_What needs to be done_
Extract the data exactly, missing nothing.

_Dataset extract_

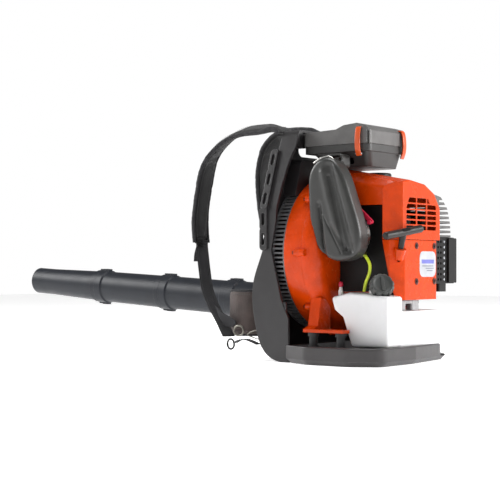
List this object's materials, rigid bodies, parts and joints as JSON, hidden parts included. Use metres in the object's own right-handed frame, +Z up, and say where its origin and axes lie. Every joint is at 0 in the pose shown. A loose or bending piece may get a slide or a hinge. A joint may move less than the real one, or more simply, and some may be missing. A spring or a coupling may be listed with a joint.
{
  "type": "backpack leaf blower",
  "caption": "Petrol backpack leaf blower: engine and fan unit on a padded carrying frame, with a jointed blow tube and throttle handle.",
  "frame": {"origin": "middle of the base plate's underside, on the floor", "axes": "+Z up, +Y the way the wearer faces and the blow tube points, +X the wearer's right, where the tube runs"},
  "size_m": [0.505, 1.4666, 0.5374],
  "materials": {
    "frame_plastic": "textured moulded",
    "foot_plastic": "textured moulded",
    "orange_plastic": "glossy",
    "black_plastic": "satin",
    "grey_plastic": "satin",
    "cage_plastic": "satin",
    "tube_plastic": "satin",
    "latch_plastic": "glossy",
    "tank_plastic": "translucent",
    "cap_plastic": "satin",
    "fan_plastic": "satin",
    "cast_alloy": "cast",
    "steel": "machined",
    "bright_steel": "plated",
    "muffler_steel": "heat-proof paint",
    "black_rubber": "matt",
    "fuel_hose": "satin",
    "red_plastic": "glossy",
    "rope": "braided",
    "filter_foam": "pleated paper",
    "pad_fabric": "woven",
    "lumbar_fabric": "mesh fabric",
    "webbing": "woven",
    "spring_steel": "tempered"
  },
  "bodies": {
    "blower": {"back_frame": "frame_plastic", "foot_plate": "foot_plastic", "volute_front": "orange_plastic", "volute_rear": "orange_plastic", "intake_cage": "cage_plastic", "crankcase_front": "cast_alloy", "crankcase_rear": "cast_alloy", "main_bearings": "steel", "cylinder": "cast_alloy", "piston": "cast_alloy", "connecting_rod": "steel", "spark_plug": "steel", "ignition_coil": "black_plastic", "engine_cover": "orange_plastic", "cover_cap": "black_plastic", "starter_housing": "orange_plastic", "housing_screws": "steel", "recoil_spring": "spring_steel", "starter_rope": "rope", "muffler": "muffler_steel", "muffler_guard": "black_plastic", "exhaust_grille": "grey_plastic", "side_shroud": "black_plastic", "carburettor": "cast_alloy", "intake_duct": "grey_plastic", "duct_clamp": "bright_steel", "filter_base": "grey_plastic", "filter_element": "filter_foam", "filter_cover": "grey_plastic", "fuel_tank": "tank_plastic", "fuel_line": "fuel_hose", "rubber_mounts": "black_rubber", "back_pad": "pad_fabric", "lumbar_pad": "lumbar_fabric", "shoulder_pad_left": "pad_fabric", "shoulder_pad_right": "pad_fabric", "webbing": "webbing", "harness_rings": "bright_steel"},
    "crank": {"crankshaft": "steel", "flywheel": "cast_alloy", "fan_wheel": "fan_plastic"},
    "pulley": {"starter_pulley": "black_plastic"},
    "starter_grip": {"starter_handle": "grey_plastic"},
    "cap": {"fuel_cap": "cap_plastic"},
    "choke": {"choke_lever": "red_plastic"},
    "latch_left": {"filter_latch_left": "latch_plastic"},
    "latch_right": {"filter_latch_right": "latch_plastic"},
    "elbow": {"tube_elbow": "tube_plastic", "flex_hose": "black_rubber", "hose_clamp_rear": "bright_steel"},
    "tube": {"control_tube": "tube_plastic", "tube_middle": "tube_plastic", "tube_front": "tube_plastic", "nozzle": "tube_plastic", "hose_clamp_front": "bright_steel"},
    "handle": {"handle_clamp": "black_plastic", "control_grip": "black_plastic"},
    "trigger": {"throttle_trigger": "latch_plastic"},
    "cruise": {"cruise_lever": "grey_plastic"},
    "stop": {"stop_switch": "red_plastic"}
  },
  "joints": [
    {"name": "crank_spin", "type": "hinge", "parent": "blower", "child": "crank", "pos_m": [0, 0, 0.235], "axis": [0, 1, 0], "continuous": true},
    {"name": "starter_pull", "type": "slide", "parent": "blower", "child": "starter_grip", "axis": [-0.2, -0.3, 0.9327], "range_m": [0, 0.7], "stiffness_N_per_m": 12, "springref_m": -0.3, "deforming": ["starter_rope"]},
    {"name": "pulley_spin", "type": "hinge", "parent": "blower", "child": "pulley", "pos_m": [0, -0.115, 0.235], "axis": [0, 1, 0], "range_deg": [0, 1700]},
    {"name": "cap_turn", "type": "hinge", "parent": "blower", "child": "cap", "pos_m": [-0.124, -0.118, 0.166], "axis": [-0.6, -0.64, 0.48], "range_deg": [0, 360]},
    {"name": "choke_turn", "type": "hinge", "parent": "blower", "child": "choke", "pos_m": [-0.12, -0.05, 0.338], "axis": [-1, 0, 0], "range_deg": [0, 35]},
    {"name": "latch_left_swing", "type": "hinge", "parent": "blower", "child": "latch_left", "pos_m": [-0.1022, -0.046, 0.447], "axis": [0, -1, 0], "range_deg": [0, 70]},
    {"name": "latch_right_swing", "type": "hinge", "parent": "blower", "child": "latch_right", "pos_m": [0.034, -0.0722, 0.447], "axis": [1, 0, 0], "range_deg": [0, 70]},
    {"name": "elbow_swivel", "type": "hinge", "parent": "blower", "child": "elbow", "pos_m": [0.185, 0.058, 0.095], "axis": [1, 0, 0], "range_deg": [-20, 40]},
    {"name": "hose_bend", "type": "hinge", "parent": "elbow", "child": "tube", "pos_m": [0.236, 0.23471, 0.1051], "axis": [0, -0.057, 0.9984], "range_deg": [-25, 8], "deforming": ["flex_hose"]},
    {"name": "handle_slide", "type": "slide", "parent": "tube", "child": "handle", "axis": [0, 0.9984, 0.057], "range_m": [-0.03, 0.06]},
    {"name": "trigger_pull", "type": "hinge", "parent": "handle", "child": "trigger", "pos_m": [0.236, 0.43436, 0.27476], "axis": [-1, 0, 0], "range_deg": [0, 14], "stiffness_Nm_per_rad": 0.4, "springref_deg": -17.19},
    {"name": "cruise_turn", "type": "hinge", "parent": "handle", "child": "cruise", "pos_m": [0.218, 0.41759, 0.28783], "axis": [1, 0, 0], "range_deg": [0, 60]},
    {"name": "stop_slide", "type": "slide", "parent": "handle", "child": "stop", "axis": [0, 0.9984, 0.057], "range_m": [0, 0.004]}
  ],
  "couplings": [
    {"joint": "pulley_spin", "follows": "starter_pull", "rad_per_m": 38.76}
  ]
}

_Task response_
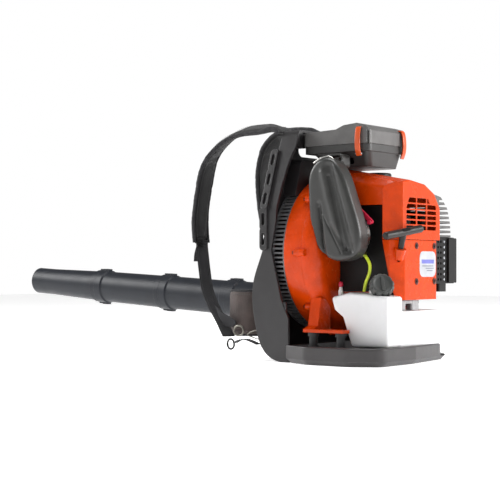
List this object's materials, rigid bodies, parts and joints as JSON, hidden parts included. Use metres in the object's own right-handed frame, +Z up, and say where its origin and axes lie. Every joint is at 0 in the pose shown. A loose or bending piece may get a slide or a hinge. A joint may move less than the real one, or more simply, and some may be missing. A spring or a coupling may be listed with a joint.
{
  "type": "backpack leaf blower",
  "caption": "Petrol backpack leaf blower: engine and fan unit on a padded carrying frame, with a jointed blow tube and throttle handle.",
  "frame": {"origin": "middle of the base plate's underside, on the floor", "axes": "+Z up, +Y the way the wearer faces and the blow tube points, +X the wearer's right, where the tube runs"},
  "size_m": [0.505, 1.4666, 0.5374],
  "materials": {
    "frame_plastic": "textured moulded",
    "foot_plastic": "textured moulded",
    "orange_plastic": "glossy",
    "black_plastic": "satin",
    "grey_plastic": "satin",
    "cage_plastic": "satin",
    "tube_plastic": "satin",
    "latch_plastic": "glossy",
    "tank_plastic": "translucent",
    "cap_plastic": "satin",
    "fan_plastic": "satin",
    "cast_alloy": "cast",
    "steel": "machined",
    "bright_steel": "plated",
    "muffler_steel": "heat-proof paint",
    "black_rubber": "matt",
    "fuel_hose": "satin",
    "red_plastic": "glossy",
    "rope": "braided",
    "filter_foam": "pleated paper",
    "pad_fabric": "woven",
    "lumbar_fabric": "mesh fabric",
    "webbing": "woven",
    "spring_steel": "tempered"
  },
  "bodies": {
    "blower": {"back_frame": "frame_plastic", "foot_plate": "foot_plastic", "volute_front": "orange_plastic", "volute_rear": "orange_plastic", "intake_cage": "cage_plastic", "crankcase_front": "cast_alloy", "crankcase_rear": "cast_alloy", "main_bearings": "steel", "cylinder": "cast_alloy", "piston": "cast_alloy", "connecting_rod": "steel", "spark_plug": "steel", "ignition_coil": "black_plastic", "engine_cover": "orange_plastic", "cover_cap": "black_plastic", "starter_housing": "orange_plastic", "housing_screws": "steel", "recoil_spring": "spring_steel", "starter_rope": "rope", "muffler": "muffler_steel", "muffler_guard": "black_plastic", "exhaust_grille": "grey_plastic", "side_shroud": "black_plastic", "carburettor": "cast_alloy", "intake_duct": "grey_plastic", "duct_clamp": "bright_steel", "filter_base": "grey_plastic", "filter_element": "filter_foam", "filter_cover": "grey_plastic", "fuel_tank": "tank_plastic", "fuel_line": "fuel_hose", "rubber_mounts": "black_rubber", "back_pad": "pad_fabric", "lumbar_pad": "lumbar_fabric", "shoulder_pad_left": "pad_fabric", "shoulder_pad_right": "pad_fabric", "webbing": "webbing", "harness_rings": "bright_steel"},
    "crank": {"crankshaft": "steel", "flywheel": "cast_alloy", "fan_wheel": "fan_plastic"},
    "pulley": {"starter_pulley": "black_plastic"},
    "starter_grip": {"starter_handle": "grey_plastic"},
    "cap": {"fuel_cap": "cap_plastic"},
    "choke": {"choke_lever": "red_plastic"},
    "latch_left": {"filter_latch_left": "latch_plastic"},
    "latch_right": {"filter_latch_right": "latch_plastic"},
    "elbow": {"tube_elbow": "tube_plastic", "flex_hose": "black_rubber", "hose_clamp_rear": "bright_steel"},
    "tube": {"control_tube": "tube_plastic", "tube_middle": "tube_plastic", "tube_front": "tube_plastic", "nozzle": "tube_plastic", "hose_clamp_front": "bright_steel"},
    "handle": {"handle_clamp": "black_plastic", "control_grip": "black_plastic"},
    "trigger": {"throttle_trigger": "latch_plastic"},
    "cruise": {"cruise_lever": "grey_plastic"},
    "stop": {"stop_switch": "red_plastic"}
  },
  "joints": [
    {"name": "crank_spin", "type": "hinge", "parent": "blower", "child": "crank", "pos_m": [0, 0, 0.235], "axis": [0, 1, 0], "continuous": true},
    {"name": "starter_pull", "type": "slide", "parent": "blower", "child": "starter_grip", "axis": [-0.2, -0.3, 0.9327], "range_m": [0, 0.7], "stiffness_N_per_m": 12, "springref_m": -0.3, "deforming": ["starter_rope"]},
    {"name": "pulley_spin", "type": "hinge", "parent": "blower", "child": "pulley", "pos_m": [0, -0.115, 0.235], "axis": [0, 1, 0], "range_deg": [0, 1700]},
    {"name": "cap_turn", "type": "hinge", "parent": "blower", "child": "cap", "pos_m": [-0.124, -0.118, 0.166], "axis": [-0.6, -0.64, 0.48], "range_deg": [0, 360]},
    {"name": "choke_turn", "type": "hinge", "parent": "blower", "child": "choke", "pos_m": [-0.12, -0.05, 0.338], "axis": [-1, 0, 0], "range_deg": [0, 35]},
    {"name": "latch_left_swing", "type": "hinge", "parent": "blower", "child": "latch_left", "pos_m": [-0.1022, -0.046, 0.447], "axis": [0, -1, 0], "range_deg": [0, 70]},
    {"name": "latch_right_swing", "type": "hinge", "parent": "blower", "child": "latch_right", "pos_m": [0.034, -0.0722, 0.447], "axis": [1, 0, 0], "range_deg": [0, 70]},
    {"name": "elbow_swivel", "type": "hinge", "parent": "blower", "child": "elbow", "pos_m": [0.185, 0.058, 0.095], "axis": [1, 0, 0], "range_deg": [-20, 40]},
    {"name": "hose_bend", "type": "hinge", "parent": "elbow", "child": "tube", "pos_m": [0.236, 0.23471, 0.1051], "axis": [0, -0.057, 0.9984], "range_deg": [-25, 8], "deforming": ["flex_hose"]},
    {"name": "handle_slide", "type": "slide", "parent": "tube", "child": "handle", "axis": [0, 0.9984, 0.057], "range_m": [-0.03, 0.06]},
    {"name": "trigger_pull", "type": "hinge", "parent": "handle", "child": "trigger", "pos_m": [0.236, 0.43436, 0.27476], "axis": [-1, 0, 0], "range_deg": [0, 14], "stiffness_Nm_per_rad": 0.4, "springref_deg": -17.19},
    {"name": "cruise_turn", "type": "hinge", "parent": "handle", "child": "cruise", "pos_m": [0.218, 0.41759, 0.28783], "axis": [1, 0, 0], "range_deg": [0, 60]},
    {"name": "stop_slide", "type": "slide", "parent": "handle", "child": "stop", "axis": [0, 0.9984, 0.057], "range_m": [0, 0.004]}
  ],
  "couplings": [
    {"joint": "pulley_spin", "follows": "starter_pull", "rad_per_m": 38.76}
  ]
}